• Information given:
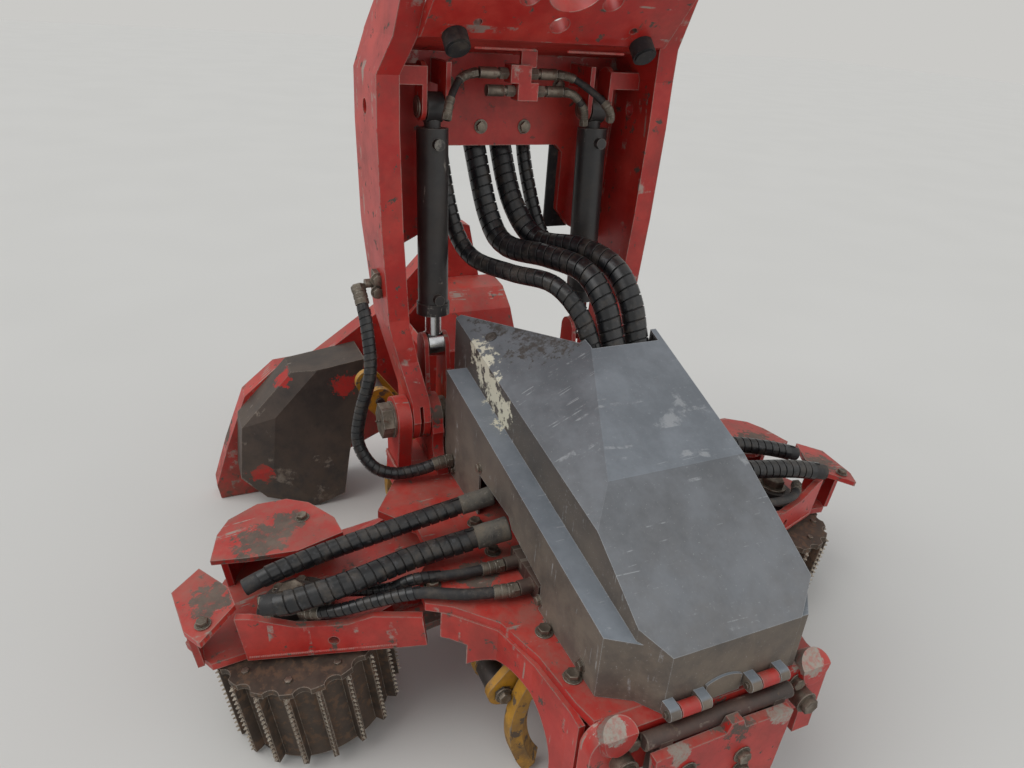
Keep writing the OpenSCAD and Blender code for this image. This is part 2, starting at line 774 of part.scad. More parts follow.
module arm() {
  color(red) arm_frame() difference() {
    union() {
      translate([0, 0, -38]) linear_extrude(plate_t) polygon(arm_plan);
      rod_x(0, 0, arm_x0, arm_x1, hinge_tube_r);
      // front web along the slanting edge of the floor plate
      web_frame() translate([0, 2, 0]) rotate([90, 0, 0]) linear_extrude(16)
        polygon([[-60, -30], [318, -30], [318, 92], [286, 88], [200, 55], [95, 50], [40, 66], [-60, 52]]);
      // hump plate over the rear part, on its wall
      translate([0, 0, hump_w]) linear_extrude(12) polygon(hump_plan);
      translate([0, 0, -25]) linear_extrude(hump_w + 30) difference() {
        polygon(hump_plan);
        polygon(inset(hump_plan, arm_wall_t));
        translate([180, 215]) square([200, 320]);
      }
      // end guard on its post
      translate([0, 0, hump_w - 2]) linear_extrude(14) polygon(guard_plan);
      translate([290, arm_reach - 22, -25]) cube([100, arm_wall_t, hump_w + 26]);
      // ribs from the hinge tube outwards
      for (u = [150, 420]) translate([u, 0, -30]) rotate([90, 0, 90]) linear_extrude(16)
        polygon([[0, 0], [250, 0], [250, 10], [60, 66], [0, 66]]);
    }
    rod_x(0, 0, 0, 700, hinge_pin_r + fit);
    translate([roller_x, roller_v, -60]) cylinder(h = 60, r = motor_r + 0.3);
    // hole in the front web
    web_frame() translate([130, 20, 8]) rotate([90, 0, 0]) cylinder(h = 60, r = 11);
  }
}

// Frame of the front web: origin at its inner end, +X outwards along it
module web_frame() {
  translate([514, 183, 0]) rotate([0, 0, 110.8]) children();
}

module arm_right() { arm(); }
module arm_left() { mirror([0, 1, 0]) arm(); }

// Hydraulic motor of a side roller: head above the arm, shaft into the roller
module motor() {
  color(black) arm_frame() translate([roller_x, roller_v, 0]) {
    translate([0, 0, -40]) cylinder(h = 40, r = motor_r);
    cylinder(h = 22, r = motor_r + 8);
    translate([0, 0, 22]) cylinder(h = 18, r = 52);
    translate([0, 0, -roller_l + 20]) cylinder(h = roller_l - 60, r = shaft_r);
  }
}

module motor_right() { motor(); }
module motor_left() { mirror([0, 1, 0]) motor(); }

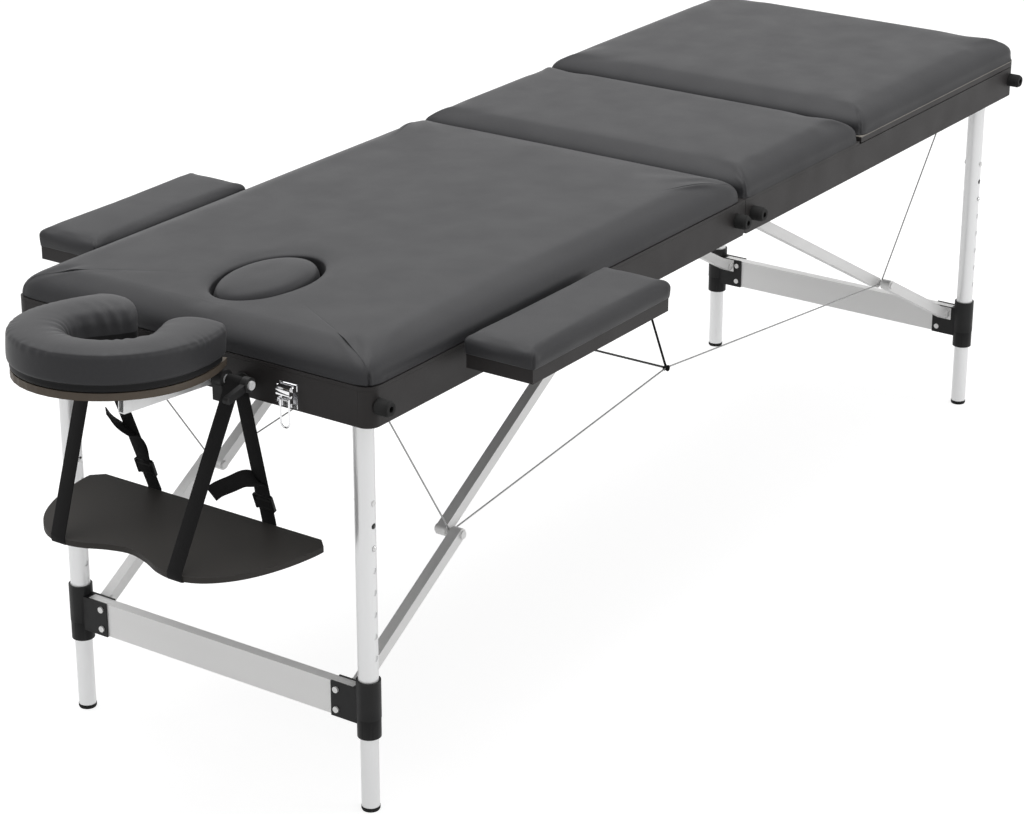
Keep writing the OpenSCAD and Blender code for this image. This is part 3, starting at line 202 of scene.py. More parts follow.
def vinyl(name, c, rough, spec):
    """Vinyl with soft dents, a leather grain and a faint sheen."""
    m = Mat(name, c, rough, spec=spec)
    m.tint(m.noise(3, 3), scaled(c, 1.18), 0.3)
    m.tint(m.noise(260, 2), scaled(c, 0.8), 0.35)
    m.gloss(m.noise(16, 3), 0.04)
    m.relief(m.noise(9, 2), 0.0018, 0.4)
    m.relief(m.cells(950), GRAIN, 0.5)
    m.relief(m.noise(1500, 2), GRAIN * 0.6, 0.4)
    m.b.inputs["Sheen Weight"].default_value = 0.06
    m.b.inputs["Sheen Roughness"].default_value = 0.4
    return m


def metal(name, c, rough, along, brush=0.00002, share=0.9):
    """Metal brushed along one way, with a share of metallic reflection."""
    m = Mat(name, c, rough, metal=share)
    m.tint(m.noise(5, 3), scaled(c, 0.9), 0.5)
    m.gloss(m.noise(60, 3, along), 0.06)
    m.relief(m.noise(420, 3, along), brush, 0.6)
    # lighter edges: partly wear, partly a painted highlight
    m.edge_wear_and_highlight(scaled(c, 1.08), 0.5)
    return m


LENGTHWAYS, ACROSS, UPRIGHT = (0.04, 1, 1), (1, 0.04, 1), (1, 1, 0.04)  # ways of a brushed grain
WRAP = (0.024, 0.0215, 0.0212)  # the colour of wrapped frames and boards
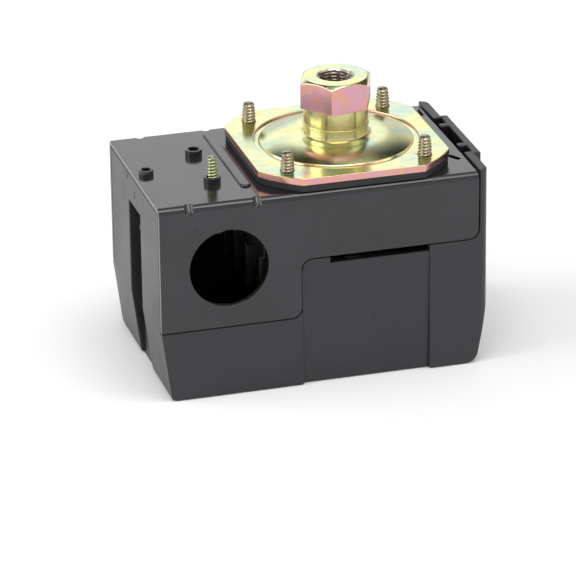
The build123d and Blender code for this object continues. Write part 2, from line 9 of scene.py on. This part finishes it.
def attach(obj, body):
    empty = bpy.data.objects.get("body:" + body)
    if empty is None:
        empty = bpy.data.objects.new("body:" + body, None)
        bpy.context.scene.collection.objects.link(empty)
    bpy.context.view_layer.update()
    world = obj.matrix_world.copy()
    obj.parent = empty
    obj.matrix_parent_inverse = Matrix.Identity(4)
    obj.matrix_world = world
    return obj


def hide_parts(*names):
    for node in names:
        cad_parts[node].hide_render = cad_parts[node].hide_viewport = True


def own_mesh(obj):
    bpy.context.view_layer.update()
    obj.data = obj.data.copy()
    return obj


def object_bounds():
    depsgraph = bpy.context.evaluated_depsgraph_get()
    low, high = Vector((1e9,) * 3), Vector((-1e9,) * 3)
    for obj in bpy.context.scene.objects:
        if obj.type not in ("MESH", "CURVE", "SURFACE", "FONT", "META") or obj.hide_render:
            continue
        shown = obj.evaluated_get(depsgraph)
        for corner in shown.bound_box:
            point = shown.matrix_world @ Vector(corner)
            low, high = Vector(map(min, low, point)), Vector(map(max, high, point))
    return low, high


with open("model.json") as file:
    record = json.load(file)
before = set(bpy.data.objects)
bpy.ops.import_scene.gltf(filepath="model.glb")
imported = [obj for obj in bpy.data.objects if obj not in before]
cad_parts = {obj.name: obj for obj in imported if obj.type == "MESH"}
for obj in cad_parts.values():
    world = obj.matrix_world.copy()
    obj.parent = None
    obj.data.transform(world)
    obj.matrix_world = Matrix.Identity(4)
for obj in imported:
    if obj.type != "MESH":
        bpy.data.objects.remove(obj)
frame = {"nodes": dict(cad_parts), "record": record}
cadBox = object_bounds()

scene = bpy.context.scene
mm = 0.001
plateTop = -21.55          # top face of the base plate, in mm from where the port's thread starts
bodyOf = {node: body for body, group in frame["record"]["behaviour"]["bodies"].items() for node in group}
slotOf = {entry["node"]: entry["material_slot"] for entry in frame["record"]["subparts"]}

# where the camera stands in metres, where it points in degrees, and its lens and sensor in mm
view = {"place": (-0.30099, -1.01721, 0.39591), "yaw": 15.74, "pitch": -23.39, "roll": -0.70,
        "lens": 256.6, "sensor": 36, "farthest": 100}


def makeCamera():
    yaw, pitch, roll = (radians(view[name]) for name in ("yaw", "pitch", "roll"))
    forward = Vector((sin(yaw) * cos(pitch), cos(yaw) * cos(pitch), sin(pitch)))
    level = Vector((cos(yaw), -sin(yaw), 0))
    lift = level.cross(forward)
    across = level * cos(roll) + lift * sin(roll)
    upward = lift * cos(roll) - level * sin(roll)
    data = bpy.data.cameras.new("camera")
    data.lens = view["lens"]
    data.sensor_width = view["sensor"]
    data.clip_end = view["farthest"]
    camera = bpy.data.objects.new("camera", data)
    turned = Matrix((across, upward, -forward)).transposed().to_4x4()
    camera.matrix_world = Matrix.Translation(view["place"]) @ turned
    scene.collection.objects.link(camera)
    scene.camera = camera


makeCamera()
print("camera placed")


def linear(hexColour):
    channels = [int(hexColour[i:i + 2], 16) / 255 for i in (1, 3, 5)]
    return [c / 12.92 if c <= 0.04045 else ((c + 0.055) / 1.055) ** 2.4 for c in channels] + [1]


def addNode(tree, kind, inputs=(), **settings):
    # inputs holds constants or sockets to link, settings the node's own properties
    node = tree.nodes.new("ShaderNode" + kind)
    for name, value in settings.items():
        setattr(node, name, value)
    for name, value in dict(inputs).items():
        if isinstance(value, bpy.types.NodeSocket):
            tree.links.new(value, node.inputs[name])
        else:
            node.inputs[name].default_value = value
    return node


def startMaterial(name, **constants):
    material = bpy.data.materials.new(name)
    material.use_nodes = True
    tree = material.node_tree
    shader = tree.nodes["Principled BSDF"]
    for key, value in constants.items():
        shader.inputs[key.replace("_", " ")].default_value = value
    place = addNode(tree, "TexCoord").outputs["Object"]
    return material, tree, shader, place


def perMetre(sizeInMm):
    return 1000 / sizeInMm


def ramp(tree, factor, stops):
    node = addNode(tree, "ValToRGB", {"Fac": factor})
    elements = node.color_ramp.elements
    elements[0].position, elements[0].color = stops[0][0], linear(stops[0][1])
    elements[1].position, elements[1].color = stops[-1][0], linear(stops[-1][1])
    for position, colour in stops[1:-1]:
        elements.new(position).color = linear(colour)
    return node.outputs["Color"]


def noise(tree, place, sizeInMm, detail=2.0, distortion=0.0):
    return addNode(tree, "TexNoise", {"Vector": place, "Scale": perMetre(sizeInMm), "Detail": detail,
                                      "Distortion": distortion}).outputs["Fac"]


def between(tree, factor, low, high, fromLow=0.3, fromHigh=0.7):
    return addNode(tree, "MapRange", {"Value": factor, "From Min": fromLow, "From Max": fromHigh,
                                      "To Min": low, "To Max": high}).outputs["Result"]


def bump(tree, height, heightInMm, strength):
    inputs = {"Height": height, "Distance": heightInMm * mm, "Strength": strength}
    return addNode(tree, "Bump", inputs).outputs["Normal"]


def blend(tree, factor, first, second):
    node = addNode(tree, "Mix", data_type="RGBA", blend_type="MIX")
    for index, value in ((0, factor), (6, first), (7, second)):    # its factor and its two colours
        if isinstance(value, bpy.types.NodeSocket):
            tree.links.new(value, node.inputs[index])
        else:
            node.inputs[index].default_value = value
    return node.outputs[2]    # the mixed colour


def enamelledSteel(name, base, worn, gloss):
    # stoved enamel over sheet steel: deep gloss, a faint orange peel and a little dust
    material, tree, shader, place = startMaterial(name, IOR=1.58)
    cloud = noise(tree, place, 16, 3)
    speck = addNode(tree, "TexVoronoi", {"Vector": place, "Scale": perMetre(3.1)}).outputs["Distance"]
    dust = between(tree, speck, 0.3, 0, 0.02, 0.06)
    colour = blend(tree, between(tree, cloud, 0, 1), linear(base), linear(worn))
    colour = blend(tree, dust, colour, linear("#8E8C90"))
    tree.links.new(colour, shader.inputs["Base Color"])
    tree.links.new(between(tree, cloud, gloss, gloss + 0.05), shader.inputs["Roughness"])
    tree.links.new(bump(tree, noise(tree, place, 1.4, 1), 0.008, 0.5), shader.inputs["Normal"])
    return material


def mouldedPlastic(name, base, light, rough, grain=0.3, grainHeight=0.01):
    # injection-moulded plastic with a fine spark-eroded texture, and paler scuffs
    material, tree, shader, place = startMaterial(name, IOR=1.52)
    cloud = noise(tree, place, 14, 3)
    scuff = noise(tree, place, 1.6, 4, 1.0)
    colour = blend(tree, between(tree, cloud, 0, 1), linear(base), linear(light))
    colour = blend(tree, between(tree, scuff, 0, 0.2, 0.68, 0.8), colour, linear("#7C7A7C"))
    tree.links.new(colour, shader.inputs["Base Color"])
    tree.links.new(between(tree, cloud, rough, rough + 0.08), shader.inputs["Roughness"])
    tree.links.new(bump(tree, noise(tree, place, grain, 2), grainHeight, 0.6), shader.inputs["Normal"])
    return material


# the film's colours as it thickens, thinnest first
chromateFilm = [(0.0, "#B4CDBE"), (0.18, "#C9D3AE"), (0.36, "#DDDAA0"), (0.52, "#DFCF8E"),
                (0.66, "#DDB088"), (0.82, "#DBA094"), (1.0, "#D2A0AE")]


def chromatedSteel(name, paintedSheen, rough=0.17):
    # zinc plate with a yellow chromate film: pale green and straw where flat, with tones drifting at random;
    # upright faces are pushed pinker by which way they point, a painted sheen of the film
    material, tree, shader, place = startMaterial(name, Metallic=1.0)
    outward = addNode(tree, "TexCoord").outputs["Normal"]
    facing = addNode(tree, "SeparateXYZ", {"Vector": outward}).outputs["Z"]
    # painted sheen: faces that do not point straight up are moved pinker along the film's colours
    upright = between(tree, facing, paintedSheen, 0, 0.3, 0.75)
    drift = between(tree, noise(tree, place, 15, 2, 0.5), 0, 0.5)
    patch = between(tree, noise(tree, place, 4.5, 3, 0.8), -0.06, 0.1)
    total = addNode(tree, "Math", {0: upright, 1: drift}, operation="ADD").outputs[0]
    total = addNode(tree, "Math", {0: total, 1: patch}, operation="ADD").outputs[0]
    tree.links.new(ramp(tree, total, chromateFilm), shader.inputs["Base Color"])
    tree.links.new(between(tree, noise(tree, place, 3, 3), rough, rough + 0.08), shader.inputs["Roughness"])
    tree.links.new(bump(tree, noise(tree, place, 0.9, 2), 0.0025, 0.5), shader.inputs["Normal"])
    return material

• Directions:
Using the entries above, give again exactly the lines from the line holding "The build123d and" through the line holding "obj.matrix_parent_inverse = Matrix.Identity(4)". Include both end lines and nothing else.

• Written answer:
The build123d and Blender code for this object continues. Write part 2, from line 9 of scene.py on. This part finishes it.
def attach(obj, body):
    empty = bpy.data.objects.get("body:" + body)
    if empty is None:
        empty = bpy.data.objects.new("body:" + body, None)
        bpy.context.scene.collection.objects.link(empty)
    bpy.context.view_layer.update()
    world = obj.matrix_world.copy()
    obj.parent = empty
    obj.matrix_parent_inverse = Matrix.Identity(4)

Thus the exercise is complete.